-- Aim --
Review the material and extract every line in which the word "that" occurs.

-- Collected material --
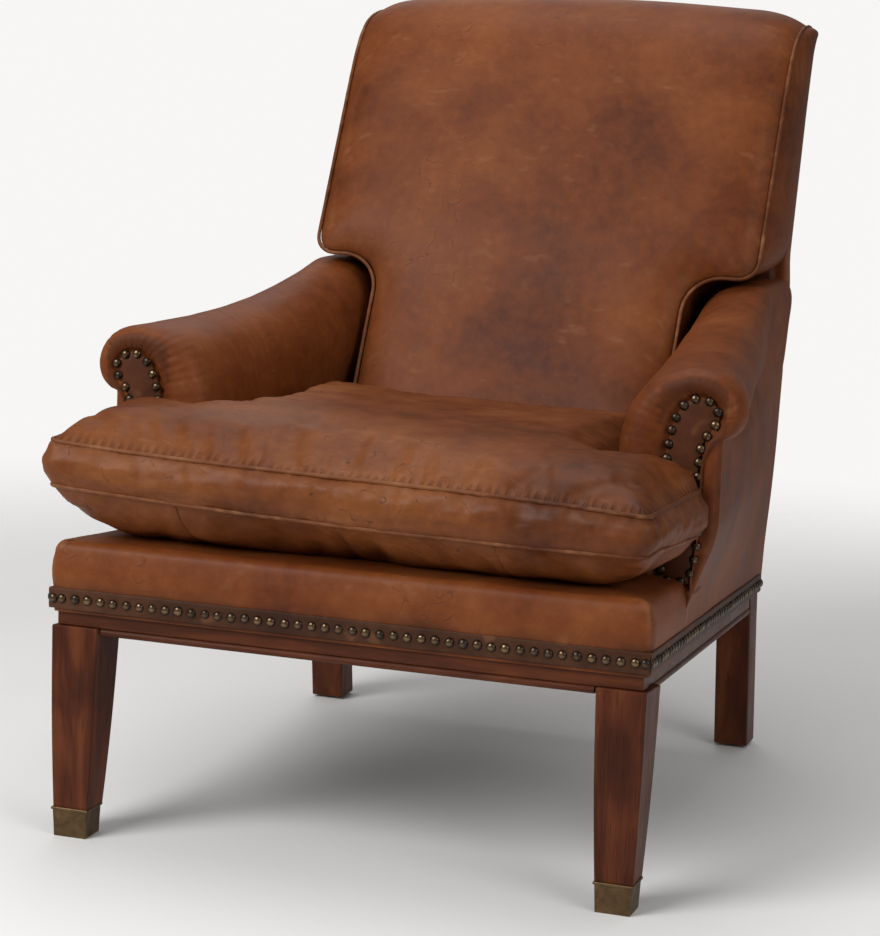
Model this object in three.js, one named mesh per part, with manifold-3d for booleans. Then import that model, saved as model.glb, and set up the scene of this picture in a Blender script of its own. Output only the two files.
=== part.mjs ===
// Leather club chair: a low armchair with scroll arms set back from the seat front, a raked
// T-shaped back, a loose T-shaped cushion and a show-wood seat frame on tapered legs.
// Millimetres, +Z up, the front of the front legs at y = 0, the chair looks towards -Y.

import * as THREE from 'three';
import { mergeVertices } from 'three/addons/utils/BufferGeometryUtils.js';
import Module from 'manifold-3d';

const wasm = await Module();
wasm.setup();

// ---- driving dimensions ---------------------------------------------------------------

const GAP = 0.4;               // clearance between pieces that touch
const SEAT_SLOPE = 0.072;      // fall of the seat frame towards the back, per mm of depth
const PLAN_TAPER = 0.049;      // narrowing of each side towards the back, per mm of depth

const LEG_TOP = 250;           // underside of the seat frame at the front
const CAP_HEIGHT = 35;         // brass caps on the front feet
const CAP_WALL = 1.6;

const RAIL_HALF = 346;         // outer face of the side rails at the front
const RAIL_FRONT = 5;          // front face of the front rail
const RAIL_THICK = 22;
const RAIL_HEIGHT = 50;
const BEAD_HEIGHT = 8.6;

const POST_FRONT = 710;        // front face of the back posts where the side rails end
const POST_OUTER = 312;
const POST_INNER = 267;

const DECK_TOP = 349;          // top of the upholstered seat platform at the front
const DECK_HALF = 351.5;
const DECK_BACK = 640;
const BAND_LOW = 270;          // lower edge of the nailed leather band at the front
const BAND_HEIGHT = 24;
const BAND_THICK = 2;

const ARM_FRONT = 200;         // where the arms start, behind the front of the seat
const ARM_INNER = 250;
const ARM_OUTER = 398;
const ARM_TOP = 576;
const ARM_RISE = 40;           // how much higher the arms are at the back
const PANEL_THICK = 2.4;       // outside leather panels with their card

const BACK_TOP = 958;
const BACK_HALF = 303;
const BACK_WAIST = 211;        // half width of the back between the arms

const CUSHION_LOW = 350.2;
const CUSHION_TOP = 486;
const CUSHION_HALF = 352;
const CUSHION_FRONT = -22;

// ---- materials ------------------------------------------------------------------------

const finish = (color, roughness, metalness = 0) =>
  new THREE.MeshStandardMaterial({ color, roughness, metalness });

const MAHOGANY = finish(0x4a2618, 0.45);
const BEECH = finish(0xc09a68, 0.7);
const BRASS = finish(0x7d5f3a, 0.45, 0.9);
const LEATHER = finish(0x6f3b20, 0.5);
const BAND_LEATHER = finish(0x3d251a, 0.55);
const PADDING = finish(0xb9a688, 0.95);
const STEEL = finish(0x777b80, 0.4, 0.9);
const CLOTH = finish(0x17171a, 0.95);
const NYLON = finish(0x22201e, 0.6);

// ---- helpers --------------------------------------------------------------------------

const chair = new THREE.Group();

function add(name, geometry, material) {
  const mesh = new THREE.Mesh(geometry, material);
  mesh.name = name;
  chair.add(mesh);
}

// Merges the shared corners, so that only one closed skin is left.
function closed(geometry) {
  geometry.deleteAttribute('normal');
  geometry.deleteAttribute('uv');
  return mergeVertices(geometry, 1e-4);
}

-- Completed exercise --
Model this object in three.js, one named mesh per part, with manifold-3d for booleans. Then import that model, saved as model.glb, and set up the scene of this picture in a Blender script of its own. Output only the two files.
const GAP = 0.4;               // clearance between pieces that touch
// Merges the shared corners, so that only one closed skin is left.